PROBLEM TO WORK ON
Reproduce exactly the lines from the one containing "for name, build" down to the one containing "Shape = Callable[[np.ndarray], np.ndarray]", including both of those lines, and nothing else.

--- start of DATASET SECTION ---

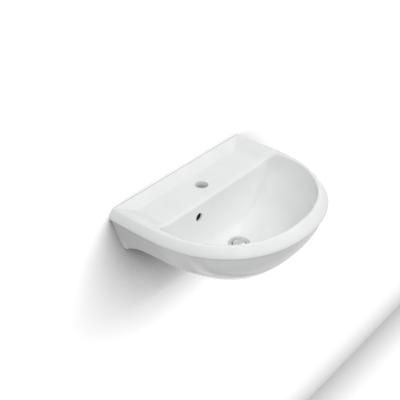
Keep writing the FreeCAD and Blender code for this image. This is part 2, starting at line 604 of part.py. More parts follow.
def index_rotor():
    """Ring that turns one step at each press, with ratchet teeth on top."""
    body_top = ROTOR_TOP_Z - ROTOR_TOOTH
    rotor = ring(HEAD_R, ROTOR_BORE_R, body_top, ROTOR_HEIGHT - ROTOR_TOOTH)
    half = ROTOR_TOOTH_WIDTH / 2
    near = ROTOR_BORE_R + ROTOR_TOOTH_INSET
    corners = [V(near, -half, body_top), V(near, half, body_top), V(near, half, ROTOR_TOP_Z)]
    tooth = Part.Face(Part.makePolygon(corners + [corners[0]]))
    tooth = tooth.extrude(V(HEAD_R - ROTOR_TOOTH_INSET - near, 0, 0))
    for i in range(ROTOR_TEETH):
        copy = tooth.copy()
        copy.rotate(V(0, 0, 0), UP, i * 360.0 / ROTOR_TEETH)
        copy.translate(OUTLET)
        rotor = rotor.fuse(copy)
    return one_solid(rotor)


def return_spring():
    """Compression coil under the rotor, at its closed length."""
    height = SPRING_CLOSED - SPRING_WIRE
    helix = Part.makeLongHelix(height / SPRING_TURNS, height, SPRING_MEAN_R)
    start = V(SPRING_MEAN_R, 0, 0)
    section = Part.Wire(Part.makeCircle(SPRING_WIRE / 2, start, V(0, 1, 0)))
    coil = Part.Wire(helix).makePipeShell([section], True, True)
    coil.translate(OUTLET + V(0, 0, SPRING_FOOT_Z + SPRING_WIRE / 2))
    return coil.Solids[0]


def cartridge_barrel():
    """Cup that guides the head and rotor, with a threaded neck through the bridge."""
    neck_foot = BRIDGE_FOOT_Z - NECK_NUT_THICKNESS - 1
    rim = CHAMBER_TOP_Z
    return turned([(CHAMBER_R, rim), (BARREL_R, rim), (BARREL_R, BARREL_FOOT_Z), (BARREL_NECK_R, BARREL_FOOT_Z),
                   (BARREL_NECK_R, neck_foot), (0, neck_foot), (0, CHAMBER_FLOOR_Z), (CHAMBER_R, CHAMBER_FLOOR_Z)])


def cartridge_collar():
    """Cap over the barrel that guides the shaft and stops the head."""
    inner = BARREL_R + THREAD_CLEARANCE
    outer = inner + COLLAR_WALL
    shaft = STEM_R + SHAFT_CLEARANCE
    foot = CHAMBER_TOP_Z - COLLAR_OVER_BARREL
    return turned([(shaft, COLLAR_TOP_Z), (outer, COLLAR_TOP_Z), (outer, foot), (inner, foot),
                   (inner, CHAMBER_TOP_Z), (shaft, CHAMBER_TOP_Z)])


def cartridge_nut():
    nut = hexagon(NECK_NUT_FLATS, BRIDGE_FOOT_Z, NECK_NUT_THICKNESS)
    return nut.cut(disc(BARREL_NECK_R + THREAD_CLEARANCE, BRIDGE_FOOT_Z, NECK_NUT_THICKNESS))


# ---------------------------------------------------------------- wall fixings, one of each per side

def lathed(profile):
    """Solid of revolution about a fixing's axis, from (radius, y) points; built at the origin."""
    points = [V(r, y, 0) for r, y in profile]
    return Part.Face(Part.makePolygon(points + [points[0]])).revolve(V(0, 0, 0), V(0, 1, 0), 360)


def at_fixings(solid):
    copies = []
    for place in fixing_places():
        copy = solid.copy()
        copy.translate(place)
        copies.append(copy)
    return Part.makeCompound(copies)


def wall_stud():
    """Metric thread in the room and a screw end for a plug in the wall."""
    return lathed([(0, -STUD_INTO_ROOM), (STUD_R - 1, -STUD_INTO_ROOM), (STUD_R, -STUD_INTO_ROOM + 1), (STUD_R, 0),
                   (SCREW_R, 0), (SCREW_R, SCREW_LENGTH - SCREW_POINT), (0, SCREW_LENGTH)])


def fixing_bush():
    inner = STUD_R + FIT_GAP
    return lathed([(inner, PANEL_FACE_Y + BUSH_REACH), (BUSH_R, PANEL_FACE_Y + BUSH_REACH),
                   (BUSH_R, PANEL_FACE_Y), (BUSH_COLLAR_R, PANEL_FACE_Y), (BUSH_COLLAR_R, BUSH_FACE_Y),
                   (inner, BUSH_FACE_Y)])


def fixing_washer():
    inner = STUD_R + FIT_GAP
    return lathed([(inner, BUSH_FACE_Y), (WASHER_R, BUSH_FACE_Y), (WASHER_R, WASHER_FACE_Y), (inner, WASHER_FACE_Y)])


def fixing_nut():
    nut = hexagon(NUT_FLATS, 0, NUT_THICKNESS, V(0, 0, 0))
    nut = nut.cut(disc(STUD_R + THREAD_CLEARANCE, 0, NUT_THICKNESS, V(0, 0, 0)))
    nut.rotate(V(0, 0, 0), V(1, 0, 0), -90)
    nut.translate(V(0, NUT_FACE_Y, 0))
    return nut


def fixing_cap():
    """Hollow cover pushed over washer and nut."""
    inner = WASHER_R + FIT_GAP
    outer = inner + CAP_WALL
    end = -STUD_INTO_ROOM - 2
    return lathed([(outer, BUSH_FACE_Y), (outer, end + 4), (outer - 4, end - CAP_WALL), (0, end - CAP_WALL),
                   (0, end), (inner - 4, end), (inner, end + 4), (inner, BUSH_FACE_Y)])


PIECES = {
    "basin_body": basin_body,
    "waste_body": waste_body,
    "waste_top_seal": waste_top_seal,
    "waste_cone_washer": waste_cone_washer,
    "waste_slip_washer": waste_slip_washer,
    "waste_back_nut": waste_back_nut,
    "plug_cap": plug_cap,
    "plug_seal": plug_seal,
    "plug_stem": plug_stem,
    "index_rotor": index_rotor,
    "return_spring": return_spring,
    "cartridge_barrel": cartridge_barrel,
    "cartridge_collar": cartridge_collar,
    "cartridge_nut": cartridge_nut,
    "wall_studs": lambda: at_fixings(wall_stud()),
    "fixing_bushes": lambda: at_fixings(fixing_bush()),
    "fixing_washers": lambda: at_fixings(fixing_washer()),
    "fixing_nuts": lambda: at_fixings(fixing_nut()),
    "fixing_caps": lambda: at_fixings(fixing_cap()),
}


def main():
    os.makedirs("parts", exist_ok=True)
    for name, build in PIECES.items():
        shape = build()
        shape.exportStep("parts/" + name + ".step")
        print(name, len(shape.Solids), "valid" if shape.isValid() else "INVALID", round(shape.Volume / 1000, 2), "cm3")


if __name__ == "__main__":
    main()
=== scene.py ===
"""Visual model of a wall hung wash basin in glazed china, with its sprung plug waste and wall fixings.

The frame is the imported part's: metres, Z up, the wall plane at Y = 0, the room on the -Y side and the
origin at the middle of the rim's straight rear edge. Sizes below are in millimetres, unless they say
otherwise, and become metres when a mesh is made.
"""
import logging
import math
from dataclasses import dataclass
from enum import Enum
from typing import Callable, Dict, List, Sequence, Tuple

import bpy
import numpy as np
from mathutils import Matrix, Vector


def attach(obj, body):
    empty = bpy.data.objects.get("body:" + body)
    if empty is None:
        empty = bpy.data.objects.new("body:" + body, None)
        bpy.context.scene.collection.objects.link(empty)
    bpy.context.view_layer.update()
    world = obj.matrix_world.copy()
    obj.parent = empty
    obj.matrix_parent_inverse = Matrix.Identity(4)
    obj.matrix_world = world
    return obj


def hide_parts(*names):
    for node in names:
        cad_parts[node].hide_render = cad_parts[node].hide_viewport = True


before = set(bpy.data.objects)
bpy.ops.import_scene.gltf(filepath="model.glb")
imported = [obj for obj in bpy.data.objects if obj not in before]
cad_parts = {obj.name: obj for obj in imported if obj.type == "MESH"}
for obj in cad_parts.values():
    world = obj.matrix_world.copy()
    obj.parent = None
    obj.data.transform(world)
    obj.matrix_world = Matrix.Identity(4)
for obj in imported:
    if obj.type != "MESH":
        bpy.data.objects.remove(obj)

logging.basicConfig(level=logging.INFO, format="%(message)s")
LOG = logging.getLogger("basin")

MM = 0.001
Pair = Tuple[float, float]
Point = Tuple[float, float, float]
Profile = Sequence[Pair]
Loop = np.ndarray
Shape = Callable[[np.ndarray], np.ndarray]


class Body(Enum):
    """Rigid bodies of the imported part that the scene's own pieces ride on."""

    BASIN = "basin"
    PLUG = "plug"


class Way(Enum):
    """Axis that a turned piece is built round."""

    UP = "z"
    OUT_OF_WALL = "y"


# ---------------------------------------------------------------- materials

def linear(hex_colour: str) -> Tuple[float, float, float, float]:
    """Converts an sRGB hex colour to linear RGBA.

    Args:
        hex_colour: six hex digits, such as "F2F1EE".

    Returns:
        Red, green, blue and alpha in linear light.
    """
    parts = [int(hex_colour[i:i + 2], 16) / 255 for i in (0, 2, 4)]
    light = [c / 12.92 if c <= 0.04045 else ((c + 0.055) / 1.055) ** 2.4 for c in parts]
    return (light[0], light[1], light[2], 1.0)


def add_node(tree: bpy.types.NodeTree, kind: str, *inputs: object, **values: object) -> bpy.types.Node:
    """Adds a node with its settings and links.

    Args:
        tree: node tree to add to.
        kind: node type, such as "ShaderNodeTexNoise".
        inputs: what goes into its first inputs, in their order.
        values: its properties, and what goes into inputs by name, where underscores stand for spaces.
            An output socket is linked to the input; anything else becomes the input's value.

    Returns:
        The new node.
    """
    node = tree.nodes.new(kind)
    sources = dict(enumerate(inputs))
    for key, value in values.items():
        if hasattr(node, key):
            setattr(node, key, value)
        else:
            sources[key.replace("_", " ")] = value
    for key, value in sources.items():
        if isinstance(value, bpy.types.NodeSocket):
            tree.links.new(value, node.inputs[key])
        else:
            node.inputs[key].default_value = value
    return node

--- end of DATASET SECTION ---

ANSWER TO THE EXERCISE
    for name, build in PIECES.items():
        shape = build()
        shape.exportStep("parts/" + name + ".step")
        print(name, len(shape.Solids), "valid" if shape.isValid() else "INVALID", round(shape.Volume / 1000, 2), "cm3")


if __name__ == "__main__":
    main()
=== scene.py ===
"""Visual model of a wall hung wash basin in glazed china, with its sprung plug waste and wall fixings.

The frame is the imported part's: metres, Z up, the wall plane at Y = 0, the room on the -Y side and the
origin at the middle of the rim's straight rear edge. Sizes below are in millimetres, unless they say
otherwise, and become metres when a mesh is made.
"""
import logging
import math
from dataclasses import dataclass
from enum import Enum
from typing import Callable, Dict, List, Sequence, Tuple

import bpy
import numpy as np
from mathutils import Matrix, Vector


def attach(obj, body):
    empty = bpy.data.objects.get("body:" + body)
    if empty is None:
        empty = bpy.data.objects.new("body:" + body, None)
        bpy.context.scene.collection.objects.link(empty)
    bpy.context.view_layer.update()
    world = obj.matrix_world.copy()
    obj.parent = empty
    obj.matrix_parent_inverse = Matrix.Identity(4)
    obj.matrix_world = world
    return obj


def hide_parts(*names):
    for node in names:
        cad_parts[node].hide_render = cad_parts[node].hide_viewport = True


before = set(bpy.data.objects)
bpy.ops.import_scene.gltf(filepath="model.glb")
imported = [obj for obj in bpy.data.objects if obj not in before]
cad_parts = {obj.name: obj for obj in imported if obj.type == "MESH"}
for obj in cad_parts.values():
    world = obj.matrix_world.copy()
    obj.parent = None
    obj.data.transform(world)
    obj.matrix_world = Matrix.Identity(4)
for obj in imported:
    if obj.type != "MESH":
        bpy.data.objects.remove(obj)

logging.basicConfig(level=logging.INFO, format="%(message)s")
LOG = logging.getLogger("basin")

MM = 0.001
Pair = Tuple[float, float]
Point = Tuple[float, float, float]
Profile = Sequence[Pair]
Loop = np.ndarray
Shape = Callable[[np.ndarray], np.ndarray]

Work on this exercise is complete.